Similarly, the Ogoni youths, under the aegis of the National Youth Council of Ogoni People (NYCOP), had issued a 21-day ultimatum to the Federal Government demanding mobilisation of workers to the site and commencement of the cleanup of their polluted land.

The group threatened to drag the Federal Government into a fresh legal battle as well as internationally recognised opposition should it fail to heed the warning.

President of NYCOP, Dr. Young Npkah, had expressed worry on insecurity, pipeline laying/oil resumption and delay in the cleanup process.

What is more, while speaking at the 23rd anniversary of the execution of Ken Saro-Wiwa and the other eight Ogoni martyrs, President, Movement for the Survival of Ogoni People (MOSOP), Legborsi Saro Pyagbara, lamented what he called “the ongoing environmental terrorism in Ogoni and the Niger Delta.”

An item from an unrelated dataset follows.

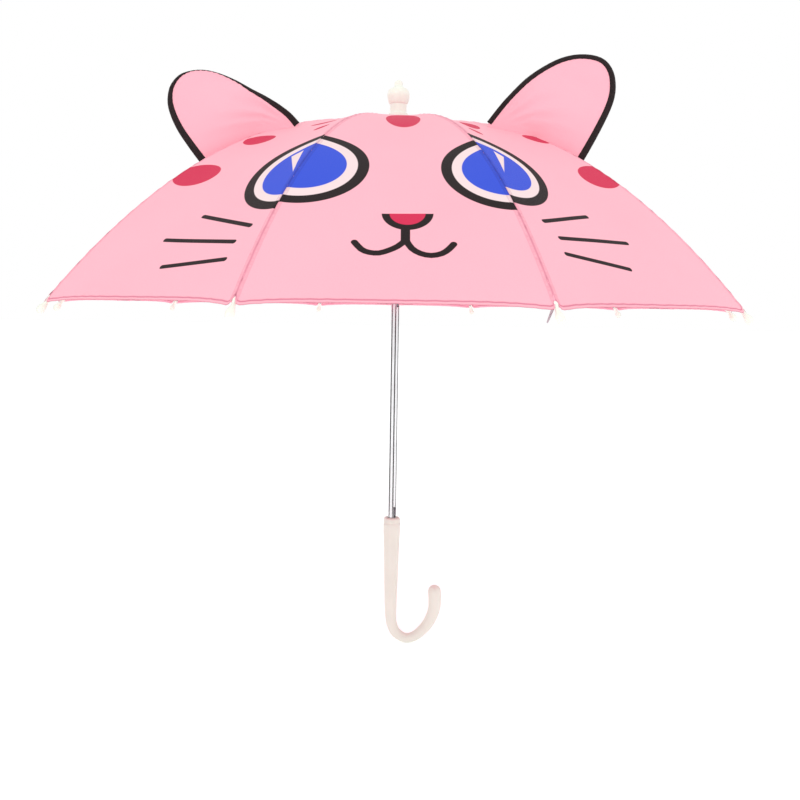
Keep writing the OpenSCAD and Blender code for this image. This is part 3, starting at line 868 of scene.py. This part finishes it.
def make_tips(plastic):
    """A moulded tip on every rib: a bead where the cloth is sewn on, a neck and a drop-shaped knob."""
    # Radius, and distance along the tip
    profile = spline([(0.0006, -0.0026), (0.0014, -0.0024), (0.0021, -0.0012), (0.0024, 0.0004),
                      (0.0021, 0.0019), (0.0017, 0.0030), (0.0016, 0.0042), (0.0017, 0.0056),
                      (0.0021, 0.0072), (0.0027, 0.0088), (0.0032, 0.0104), (0.0033, 0.0120),
                      (0.0030, 0.0136), (0.0023, 0.0148), (0.0013, 0.0155), (0.0003, 0.0157)], 2)
    rho = RIM_R - 0.0032
    down = 0.0024 / np.hypot(1, arc_slope(rho))
    start = np.array([rho + arc_slope(rho) * down, 0, arc_height(rho) - down])
    ahead = unit((1, 0, arc_slope(RIM_R)))
    raised = np.cross(ahead, Y_AXIS)
    rings = np.array([circle(start + ahead * along, r, Y_AXIS, raised, 24) for r, along in profile])
    for rib in range(RIBS):
        tip = new_tube(f"tip_knob_{rib}", turned(rings, rib_azimuth(rib)), plastic)
        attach(tip, f"rib_end_{rib}")
        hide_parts(f"tip_{rib}")


def make_ferrule(plastic):
    foot = APEX_Z + 0.0012
    # Radius, and height over the foot: a cap, a waist, a bulb and a nub
    outline = [(0.0094, 0.0), (0.0101, 0.0003), (0.0103, 0.0012), (0.0102, 0.0050), (0.0101, 0.0080),
               (0.0098, 0.0091), (0.0090, 0.0095), (0.0087, 0.0101), (0.0086, 0.0130), (0.0086, 0.0178),
               (0.0088, 0.0187), (0.0095, 0.0193), (0.0104, 0.0215), (0.0112, 0.0245), (0.0116, 0.0275),
               (0.0114, 0.0298), (0.0107, 0.0322), (0.0096, 0.0340), (0.0084, 0.0350), (0.0068, 0.0358),
               (0.0054, 0.0362), (0.0047, 0.0366), (0.0045, 0.0374), (0.0044, 0.0395), (0.0041, 0.0415),
               (0.0032, 0.0430), (0.0018, 0.0438), (0.0005, 0.0440)]
    profile = spline([(r, foot + z) for r, z in outline], 4)
    rings = [circle((0, 0, z), r, X_AXIS, Y_AXIS, 64) for r, z in profile]
    ferrule = new_tube("ferrule_knob", rings, plastic)
    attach(ferrule, "frame")
    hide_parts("ferrule")


# ---------------- other materials
TAPE_PITCH = 0.0008
TWIST_PITCH = 0.0012


def darkened(colour, share):
    return tuple(c * share for c in colour[:3]) + (1.0,)


def plastic_material(name, colour, rough):
    """Moulded plastic: faint clouds in its colour, fine grain, and upright scuffs."""
    n = Nodes(name)
    place = n.place()
    cloud = n.noise(place, 35.0, 3.0)
    grain = n.noise(place, 1400.0, 2.0)
    scuff = n.noise(n.vector("MULTIPLY", place, (1, 1, 0.2)), 260.0, 4.0, 0.7)
    tint = n.mix(n.ramp(cloud, 0.35, 0.7, 0.0, 0.5), colour, darkened(colour, 0.90))
    n.set(Base_Color=tint)
    n.set(Roughness=n.ramp(scuff, 0.35, 0.7, rough, rough + 0.14))
    n.set(Subsurface_Weight=0.05, Specular_IOR_Level=0.5, Coat_Weight=0.08)
    n.set(Subsurface_Radius=(0.004, 0.003, 0.002))
    n.bump(n.math("ADD", grain, n.math("MULTIPLY", scuff, 0.6)), 0.00004, 0.5)
    return n.material


def steel_material(name, colour, rough, streaks):
    """Drawn steel: fine lines along Z, the longer the smaller streaks is, and dull patches."""
    n = Nodes(name)
    place = n.place()
    drawn = n.noise(n.vector("MULTIPLY", place, (1, 1, streaks)), 900.0, 3.0, 0.6)
    dull = n.noise(place, 60.0, 4.0, 0.6)
    n.set(Base_Color=n.mix(n.ramp(dull, 0.4, 0.75, 0.0, 0.5), colour, darkened(colour, 0.72)))
    wear = n.math("ADD", n.math("MULTIPLY", drawn, 0.5), n.math("MULTIPLY", dull, 0.5))
    n.set(Roughness=n.ramp(wear, 0.3, 0.7, rough, rough + 0.12))
    n.set(Metallic=1.0)
    n.bump(drawn, 0.00003, 0.4)
    return n.material


def tape_material(name):
    """Black woven binding: a ribbed tape with a faint brown nap."""
    n = Nodes(name)
    place = n.place()
    x, _, z = n.split(place)
    rib = n.wave(n.math("ADD", x, z), TAPE_PITCH)
    rib_b = n.wave(n.math("SUBTRACT", x, z), TAPE_PITCH)
    nap = n.noise(place, 700.0, 3.0)
    n.set(Base_Color=n.mix(n.ramp(nap, 0.35, 0.7, 0.0, 1.0), linear(26, 20, 21), linear(50, 37, 38)))
    n.set(Roughness=n.ramp(nap, 0.3, 0.7, 0.7, 0.9))
    n.set(Specular_IOR_Level=0.25, Sheen_Weight=0.08, Sheen_Roughness=0.4)
    n.bump(n.math("ADD", n.math("MULTIPLY", rib, rib_b), nap), 0.00012, 0.6)
    return n.material


def elastic_material(name):
    """Thin lilac-grey elastic cord with a twisted cover."""
    n = Nodes(name)
    x, _, z = n.split(n.place())
    twist = n.wave(n.math("ADD", z, n.math("MULTIPLY", x, 0.8)), TWIST_PITCH)
    n.set(Base_Color=n.mix(n.ramp(twist, -1, 1), linear(176, 162, 170), linear(206, 194, 201)))
    n.set(Roughness=0.75, Specular_IOR_Level=0.3)
    n.bump(twist, 0.0001, 0.6)
    return n.material


def paint_nodes():
    """Gives every CAD node that stays in view its material."""
    chrome = steel_material("chrome_shaft", linear(228, 228, 230), 0.10, 0.02)
    nickel = steel_material("nickel_ribs", linear(176, 176, 180), 0.30, 0.3)
    wire = steel_material("bright_wire", linear(198, 198, 200), 0.25, 0.5)
    spring = steel_material("dark_spring", linear(120, 120, 126), 0.32, 0.2)
    cream = plastic_material("cream_moulding", linear(223, 226, 215), 0.30)
    pale = plastic_material("pale_moulding", linear(241, 244, 232), 0.30)
    white = plastic_material("white_moulding", linear(236, 234, 230), 0.36)
    choice = {"shaft": chrome, "crown_pin": wire, "crown_wire": wire, "runner_wire": wire, "top_stop": wire,
              "top_catch": spring, "bottom_catch": spring, "crown": white, "runner": white,
              "rib": nickel, "rib_end": nickel, "stretcher": nickel, "tip": pale}
    for name, node in frame["nodes"].items():
        kind = name if name in choice else name.rsplit("_", 1)[0]
        if kind in choice:
            node.data.materials.clear()
            node.data.materials.append(choice[kind])
    return cream, pale


# ---------------- studio
FLOOR_HALF = 14.0
FLAG_AWAY = 0.5
FLAG_HIGH = 0.55
FLAGS = ((-87, 0.19), (18, 0.15), (127, 0.17))  # degrees round from the front, and half the width


def make_stage():
    """A pale floor, lit enough to meet the white room without a line, and clear from underneath."""
    n = Nodes("pale_paper")
    grain = n.noise(n.place(), 40.0, 4.0)
    n.set(Base_Color=n.mix(grain, (0.93, 0.93, 0.93, 1), (0.90, 0.90, 0.90, 1)))
    n.set(Roughness=0.9, Specular_IOR_Level=0.1, Emission_Color=(1, 1, 1, 1), Emission_Strength=0.34)
    clear = n.node("ShaderNodeBsdfTransparent")
    under = n.node("ShaderNodeNewGeometry").outputs["Backfacing"]
    pick = n.node("ShaderNodeMixShader", {0: under, 1: n.shader.outputs[0], 2: clear.outputs[0]})
    n.put(n.tree.nodes["Material Output"].inputs["Surface"], pick.outputs[0])
    points = [(FLOOR_HALF * x, FLOOR_HALF * y, 0) for x, y in ((-1, -1), (1, -1), (1, 1), (-1, 1))]
    floor = new_object("floor", points, [(0, 1, 2, 3)], [n.material], shade_smooth=False)


def make_flags():
    """Grey cards beside the set that only reflections see: they draw the dark lines in the chrome."""
    n = Nodes("grey_card")
    n.set(Base_Color=(0.05, 0.05, 0.05, 1), Roughness=0.9, Specular_IOR_Level=0.0)
    top = np.array([0, 0, FLAG_HIGH])
    for k, (azimuth, half_w) in enumerate(FLAGS):
        a = math.radians(azimuth)
        centre = FLAG_AWAY * np.array([math.sin(a), -math.cos(a), 0])
        side = np.array([math.cos(a), math.sin(a), 0]) * half_w
        points = [centre - side, centre + side, centre + side + top, centre - side + top]
        card = new_object(f"flag_{k}", points, [(0, 1, 2, 3)], [n.material], shade_smooth=False)
        card.visible_camera = False
        card.visible_diffuse = False
        card.visible_shadow = False


def area_light(name, place, aim, size, power):
    """A round soft lamp that points at aim."""
    data = bpy.data.lights.new(name, "AREA")
    data.shape = "DISK"
    data.size = size
    data.energy = power
    lamp = bpy.data.objects.new(name, data)
    bpy.context.scene.collection.objects.link(lamp)
    lamp.location = place
    to = np.array(aim, float) - np.array(place, float)
    flat = math.hypot(to[0], to[1])
    lamp.rotation_euler = (math.atan2(flat, -to[2]), 0, math.atan2(-to[0], to[1]))


def make_light():
    world = bpy.data.worlds.new("studio")
    bpy.context.scene.world = world
    world.use_nodes = True
    background = world.node_tree.nodes["Background"]
    background.inputs["Color"].default_value = (1.0, 1.0, 1.0, 1.0)
    background.inputs["Strength"].default_value = 1.0
    aim = (0, 0, 0.42)
    area_light("key_light", (-1.0, -1.7, 1.9), aim, size=1.6, power=6)
    area_light("fill_light", (1.7, -1.3, 1.0), aim, size=1.6, power=3)
    bpy.context.scene.view_settings.view_transform = "Standard"


def make_camera():
    """Level with the rim, in front of the face, with the umbrella leaning a little to the left."""
    data = bpy.data.cameras.new("camera")
    data.sensor_width = 36
    data.lens = 39.4
    data.shift_x = 0.006
    data.shift_y = -0.1175
    camera = bpy.data.objects.new("camera", data)
    bpy.context.scene.collection.objects.link(camera)
    camera.location = (0, -0.912, RIM_Z)
    camera.rotation_euler = (math.pi / 2, math.radians(-0.9), 0)
    bpy.context.scene.camera = camera


make_camera()
make_light()
make_stage()
make_flags()
cream_plastic, pale_plastic = paint_nodes()
make_handle(cream_plastic)
make_ferrule(pale_plastic)
make_tips(pale_plastic)
make_canopy()
plain_cloth = bpy.data.materials["cloth_plain"]
binding = tape_material("ear_binding_tape")
make_ear(1, RIGHT_EAR, RIGHT_TAPE, 1, plain_cloth, binding)
make_ear(-1, LEFT_EAR, LEFT_TAPE, 8, plain_cloth, binding)
make_strap(plain_cloth, elastic_material("loop_elastic"))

According to him, the environmental restoration of polluted oil sites remains central to Ogoni struggle.

That is also why the authorities should note that while the people appreciate government’s efforts to end environmental nightmare in Ogoni, the slow pace of these efforts have become more frustrating and could ignite a new round of conflict in Ogoniland if nothing concrete is done soon.

There has been intense pressure by government and international oil companies to re-enter Ogoni for oil production.

But there has also been concomitant warning that Ogoni people have long declared that oil assets in their land cannot be partitioned and allocated to investors without free, prior and informed consent of Ogoni people as guaranteed under the international human rights law, particularly, the United Nations Declaration on Human Rights of Indigenous Peoples (UNDRIP).

In the main, the Federal Government should not lose steam of this momentum by the tone the IOCs have specifically set to begin the cleanup. They should organise the matching grants needed from federal agencies to complement the IOCs’. That step will show that Abuja is not just engaging in rhetoric and shenanigans for electoral advantage at this time.